Love and First Sight by Josh Sundquist
My rating: 4 of 5 stars
I was pretty excited to see Josh Sunquist diving into YA fiction. Sundquist's We Should Hang Out Sometime was a great, relatable memoir, and seeing a book that might have some of his signature humor and storytelling in fiction form was fun to see. The book isn't perfect, but it ends up being a fairly pleasant read nonetheless.
In this book, Will is a blind student entering a regular school for the first time. He's able to be largely independent, but he makes a series of mistakes that start things off weird, but he quickly settles in with a group of people and ends up falling for a girl. The girl is guarded, but when Josh receives a chance to take part in an experimental treatment that could give him sight, he's forced to confront a lot of what he thinks he knows.

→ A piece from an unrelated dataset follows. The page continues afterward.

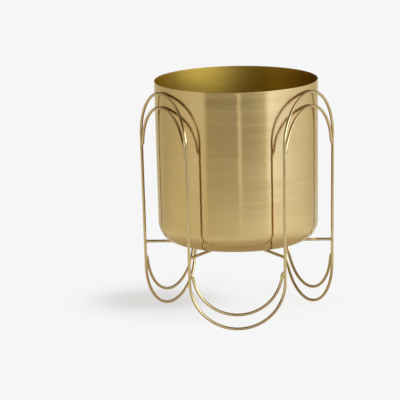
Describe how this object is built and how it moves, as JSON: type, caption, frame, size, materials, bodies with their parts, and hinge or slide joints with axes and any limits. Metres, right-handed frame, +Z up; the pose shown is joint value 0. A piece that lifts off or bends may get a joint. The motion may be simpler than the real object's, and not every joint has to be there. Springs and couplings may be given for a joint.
{
  "type": "planter on legs",
  "caption": "Round metal plant pot with a rounded base, standing loose in a wire stand of tall arches and foot bows.",
  "frame": {"origin": "on the floor under the middle of the stand", "axes": "+Z up; -Y is the front, where two legs and the front foot bows face the viewer"},
  "size_m": [0.2378, 0.2071, 0.291],
  "materials": {
    "pot": "brushed round the pot, satin inside",
    "wire": "satin, pale gold"
  },
  "bodies": {
    "stand": {"arch_wire_left": "wire", "arch_wire_right": "wire", "arch_wire_rear": "wire", "inner_arch_left": "wire", "inner_arch_right": "wire", "inner_arch_rear": "wire", "foot_bow_front": "wire", "foot_bow_rear_left": "wire", "foot_bow_rear_right": "wire", "inner_bow_front": "wire", "inner_bow_rear_left": "wire", "inner_bow_rear_right": "wire", "spoke_left": "wire", "spoke_front_left": "wire", "spoke_front_right": "wire", "spoke_right": "wire", "spoke_rear_right": "wire", "spoke_rear_left": "wire", "hub_ring": "wire"},
    "pot": {"pot": "pot"}
  },
  "joints": [
    {"name": "pot_lift", "type": "slide", "parent": "stand", "child": "pot", "axis": [0, 0, 1], "range_m": [0, 0.22]}
  ]
}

It's an interesting story, for sure, and has a lot of good, basic messages about disability and acceptance that aren't a bludgeon. The writing itself is kind of simple, which is maybe a drawback for some but worked for the story being told, and the end result of a surprising science fiction element of sorts made it even more enjoyable for me, personally. I'm not entirely sure whether this will work for all audiences, but with the rise of disability lit throughout, this definitely deserves to be part of the broader conversation. Absolutely worth a look.